Markenkern des Tages: &
Von Niki & Uhlmann
Und und und. Was am Ende von Aufzählungen üblicherweise eine unüberschaubare Anzahl von Optionen oder Entitäten ausdrücken soll, könnte im Eisgeschäft bald in sein Gegenteil umschlagen. Die Eismarke Ben & Jerry’s droht nach dem Rückzug von Gründer Jerry Greenfield im September nun auch noch ihres zweiten Gründers Ben Cohen verlustig zu gehen. Da darf es einem als Lutscher schon mal kalt den Rücken herunterlaufen.

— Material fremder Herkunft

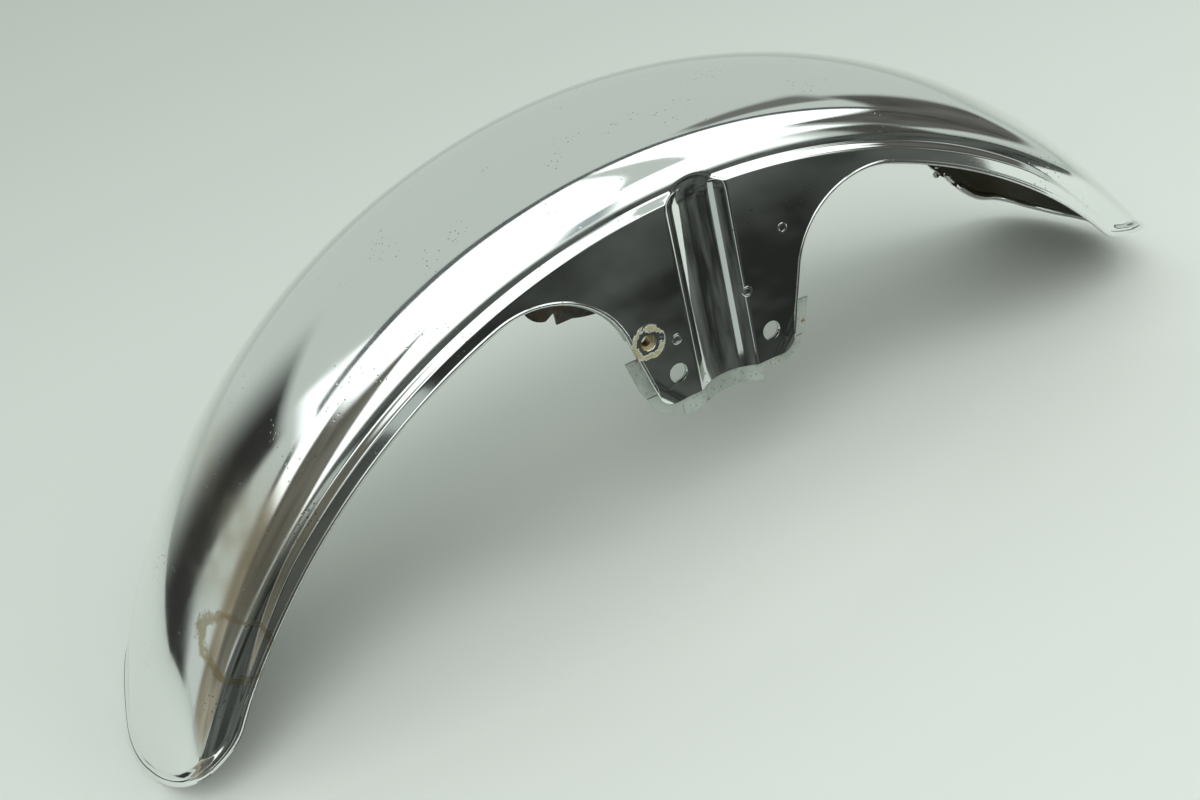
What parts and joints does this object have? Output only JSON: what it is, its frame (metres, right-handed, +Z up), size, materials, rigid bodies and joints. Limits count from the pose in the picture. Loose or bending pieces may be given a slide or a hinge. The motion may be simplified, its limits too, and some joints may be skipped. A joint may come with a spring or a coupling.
{
  "type": "motorcycle front mudguard",
  "caption": "Chrome-plated front mudguard with deep skirts, side bands with a rolled lip, fork plates with half-round recesses, and inner stiffening plates.",
  "frame": {"origin": "midway between the two fork bolts, on the outer face of the right-hand fork plate", "axes": "+X forward, +Z up, +Y towards the left-hand side; the wheel axle runs along Y, 68 mm inboard and 228.6 mm below the origin"},
  "size_m": [0.5877, 0.1378, 0.2154],
  "materials": {
    "chrome_plate": "polished chrome plate, lightly scratched and hazed",
    "dull_steel": "dull grey steel with specks of rust",
    "yellow_zinc": "yellow zinc plate, dulled"
  },
  "bodies": {
    "root": {"mudguard": "chrome_plate", "stiffener_right": "dull_steel", "stiffener_left": "dull_steel", "stay_nut": "yellow_zinc"}
  },
  "joints": []
}
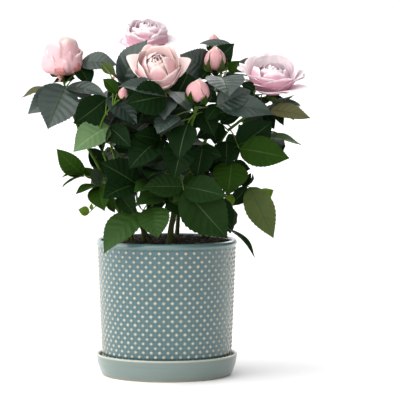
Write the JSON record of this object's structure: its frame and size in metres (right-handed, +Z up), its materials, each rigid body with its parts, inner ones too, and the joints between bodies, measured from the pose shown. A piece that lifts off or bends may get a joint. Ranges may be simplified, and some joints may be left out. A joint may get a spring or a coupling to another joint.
{
  "type": "potted rose",
  "caption": "Miniature rose bush with blooms and buds in a dotted glazed cover pot that stands on a shallow saucer.",
  "frame": {"origin": "centre of the saucer's flat underside", "axes": "+Z up along the pot's axis, -Y towards the front of the plant, +X to its right as seen from the front"},
  "size_m": [0.2844, 0.2283, 0.3545],
  "materials": {
    "saucer_glaze": "gloss",
    "pot_glaze": "gloss",
    "potting_soil": "matte",
    "stem_bark": "satin",
    "foliage": "satin",
    "blossom": "matte"
  },
  "bodies": {
    "root": {"saucer": "saucer_glaze", "pot": "pot_glaze", "soil": "potting_soil", "trunk": "stem_bark", "cane_left": "stem_bark", "cane_left_front": "stem_bark", "cane_low_left": "stem_bark", "cane_centre": "stem_bark", "cane_top": "stem_bark", "cane_right": "stem_bark", "cane_front": "stem_bark", "cane_upper_right": "stem_bark", "cane_back_left": "stem_bark", "cane_back": "stem_bark", "cane_back_right": "stem_bark", "leaves_left": "foliage", "leaves_left_front": "foliage", "leaves_low_left": "foliage", "leaves_low_front": "foliage", "leaves_low_centre": "foliage", "leaves_low_right": "foliage", "leaves_centre": "foliage", "leaves_top": "foliage", "leaves_front": "foliage", "leaves_right": "foliage", "leaves_upper_right": "foliage", "leaves_back_left": "foliage", "leaves_back": "foliage", "leaves_back_right": "foliage", "bloom_left": "blossom", "bloom_top": "blossom", "bloom_centre": "blossom", "bloom_right": "blossom", "bud_middle": "blossom", "bud_front": "blossom", "bud_small": "blossom", "bud_upper": "blossom"}
  },
  "joints": []
}
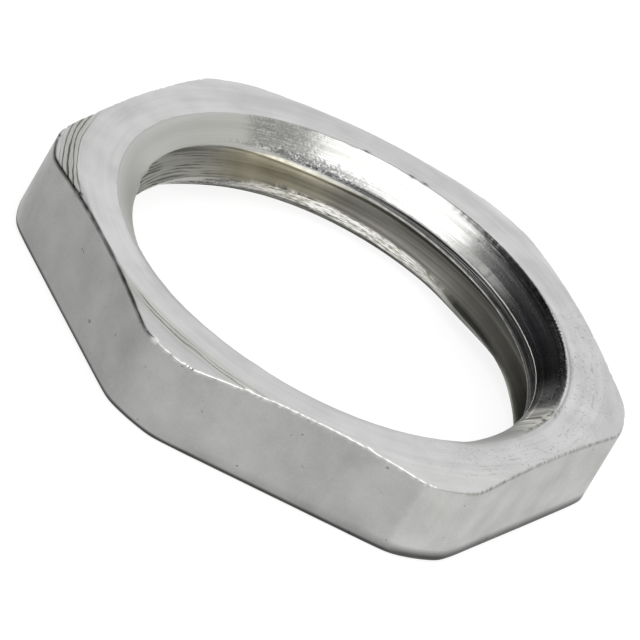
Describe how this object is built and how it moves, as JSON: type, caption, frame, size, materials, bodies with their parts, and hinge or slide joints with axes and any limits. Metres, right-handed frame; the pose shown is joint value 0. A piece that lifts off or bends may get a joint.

Und warum? Unter der Knute von Unilever könne das Eis seine »soziale Mission nicht verwirklichen«, klagte Cohen am Donnerstag gegenüber SZ. Fragt sich, auf welcher Mission die beiden Gründer waren, als sie ihre Marke vor 25 Jahren an den Lebensmittelmonopolisten verkauft haben. Vereinbart wurde damals immerhin, dass sie als Markenbotschafter weiterhin für ihre Werte einstehen dürfen. Cohens Idee, ein palästinasolidarisches Eis zu vertreiben, will Unilevers Eissparte, die Magnum Ice Cream Company, allerdings nicht umsetzen. Welch kapitale Kälte!
Und jetzt? Haben die beiden die Aktion »Free Ben & Jerry’s« gestartet, die wiederherstellen soll, »was die Menschen seit der Gründung an dieser Marke lieben: ein Unternehmen, das für etwas steht«. Spätestens beim Begriff »Markenwert« wird der Zynismus dieses Unterfangens offenbar. Der Titel bei Solidaritätskampagnen für politische Gefangene geklaut. Die Kuh weiterhin unter unwürdigen Bedingungen eingepfercht. Palästina-Solidarität zum käuflichen Identitätsmarker umfunktioniert.
Bekannter noch als für die liebevoll und zuweilen politisch gestalteten Becher ist Ben & Jerry’s aber ohnehin für die Mondpreise derselben. Otto Normalverbraucher, der sich den Aufschlag für die humanistische Erhabenheit beim Schlemmen der Tiefkühlzuckerbomben im Regelfall eh nicht leisten kann, wird nüchtern resümieren: »Na und?« Damit ist die Sache treffender als üblich auf den Punkt gebracht.